First of all, grab the knife with your dominant hand, with its edge facing up and spine facing down. Brace your hand on the ground closer to the tinder. You will be keeping the hand with the knife stationary during the striking.

Grip the ferro rod with your secondary hand. Bring it under the knife spine, tilting it to about 45 degrees relative to the blade.

Lastly, pull the ferro rod toward you, making sure that it rubs against the knife’s spine. This will generate the sparks. You can see the method demonstrated in the following video.

Sometimes, the tinder isn’t started up easily, and you’ll need to put some extra effort to produce more sparks. Rub the rod back and forth against the spine of the knife to produce additional heat.

Most of the time, a minute or two of striking should be enough to get a fire. If it doesn’t start though, your tinder may be too wet, or it may be an improper material.

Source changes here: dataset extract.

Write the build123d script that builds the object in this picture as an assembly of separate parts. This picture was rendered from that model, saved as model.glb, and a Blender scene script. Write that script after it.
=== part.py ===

If possible, you would need to go out and look for new tinder. Otherwise, you would have no other choice than to keep trying. In wet conditions, it could take close to 20 minutes to get a fire running.

Step 4. Practice starting a fire with a ferro rod before going out

It’s a good idea to practice starting a fire with your fire rod before actually going camping. This can be done pretty easily without building an entire campfire. You’ll be able to practice how to strike the rod against the knife spine correctly, as well as will learn how to position yourself properly so that the sparks reach the tinder.

One easy way to practice is to use a cotton ball. Pull the cotton ball apart a bit to make it about 3 sizes bigger. This way, it will catch sparks easier.

Lastly, follow the steps we described above. With a couple of strikes, you should get the fire going.

If you follow the steps in this article and practice, you should be able to start a fire in any weather. Good luck and thanks for reading!